SOURCE EXCERPT:
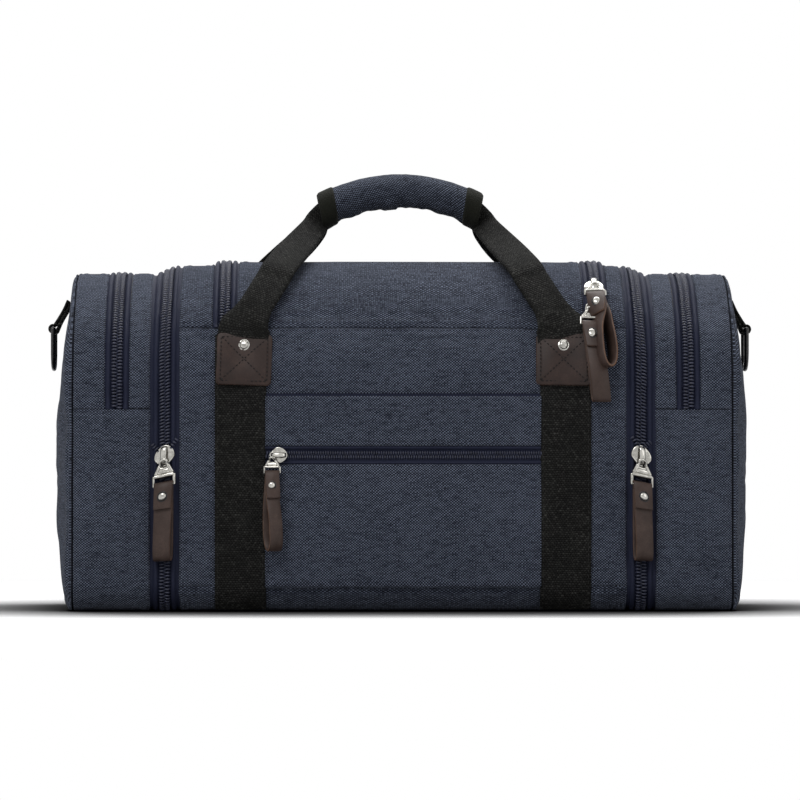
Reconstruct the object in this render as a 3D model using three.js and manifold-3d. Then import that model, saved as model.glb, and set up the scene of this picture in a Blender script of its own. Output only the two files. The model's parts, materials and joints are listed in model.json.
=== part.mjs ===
// An expandable canvas weekender bag: a soft box with a zipped top, two end pockets that open
// outwards, two ends that unzip and slide out, a front pocket and two joined carry handles.
// Millimetres. +X to the right along the bag, -Y towards the front, +Z up, floor at z = 0.

import * as THREE from "three";
import { mergeVertices } from "three/addons/utils/BufferGeometryUtils.js";
import Module from "manifold-3d";

const wasm = await Module();
wasm.setup();

// ---------------------------------------------------------------- driving dimensions

const bagLength = 530;
const bagDepth = 244;
const bagHeight = 264;
const bottomRadius = 22;
const topRadius = 92;
const endDrop = 6; // the end sections stand this much lower than the middle
const endNarrow = 2; // and each side of them is this much nearer the middle plane
const wall = 3; // canvas, padding and lining together
const seam = 0.3; // clearance between sewn pieces
const arcSteps = 8; // flat facets in each rounded corner

const frontSeamHeight = bagHeight - 52; // where the front and back panels end
const bottomSeamHeight = 18;
const tapeThickness = 1.6;

const endSeamX = bagLength / 2 - 19; // seam round the domed end panel
const endRoundness = 0.38; // how far the domed end panel draws in
const domeSteps = 4;
const dividerThickness = 1.5;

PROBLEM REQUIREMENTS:
Would you reproduce the material above in full, exactly as given?

COMPLETE OUTPUT:
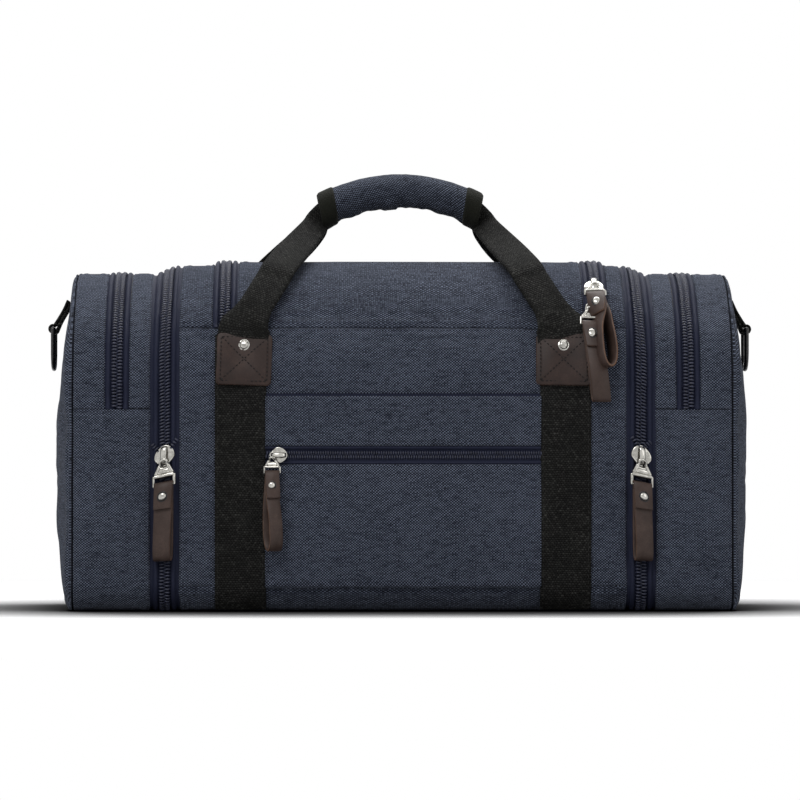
Reconstruct the object in this render as a 3D model using three.js and manifold-3d. Then import that model, saved as model.glb, and set up the scene of this picture in a Blender script of its own. Output only the two files. The model's parts, materials and joints are listed in model.json.
=== part.mjs ===
// An expandable canvas weekender bag: a soft box with a zipped top, two end pockets that open
// outwards, two ends that unzip and slide out, a front pocket and two joined carry handles.
// Millimetres. +X to the right along the bag, -Y towards the front, +Z up, floor at z = 0.

import * as THREE from "three";
import { mergeVertices } from "three/addons/utils/BufferGeometryUtils.js";
import Module from "manifold-3d";

const wasm = await Module();
wasm.setup();

// ---------------------------------------------------------------- driving dimensions

const bagLength = 530;
const bagDepth = 244;
const bagHeight = 264;
const bottomRadius = 22;
const topRadius = 92;
const endDrop = 6; // the end sections stand this much lower than the middle
const endNarrow = 2; // and each side of them is this much nearer the middle plane
const wall = 3; // canvas, padding and lining together
const seam = 0.3; // clearance between sewn pieces
const arcSteps = 8; // flat facets in each rounded corner

const frontSeamHeight = bagHeight - 52; // where the front and back panels end
const bottomSeamHeight = 18;
const tapeThickness = 1.6;

const endSeamX = bagLength / 2 - 19; // seam round the domed end panel
const endRoundness = 0.38; // how far the domed end panel draws in
const domeSteps = 4;
const dividerThickness = 1.5;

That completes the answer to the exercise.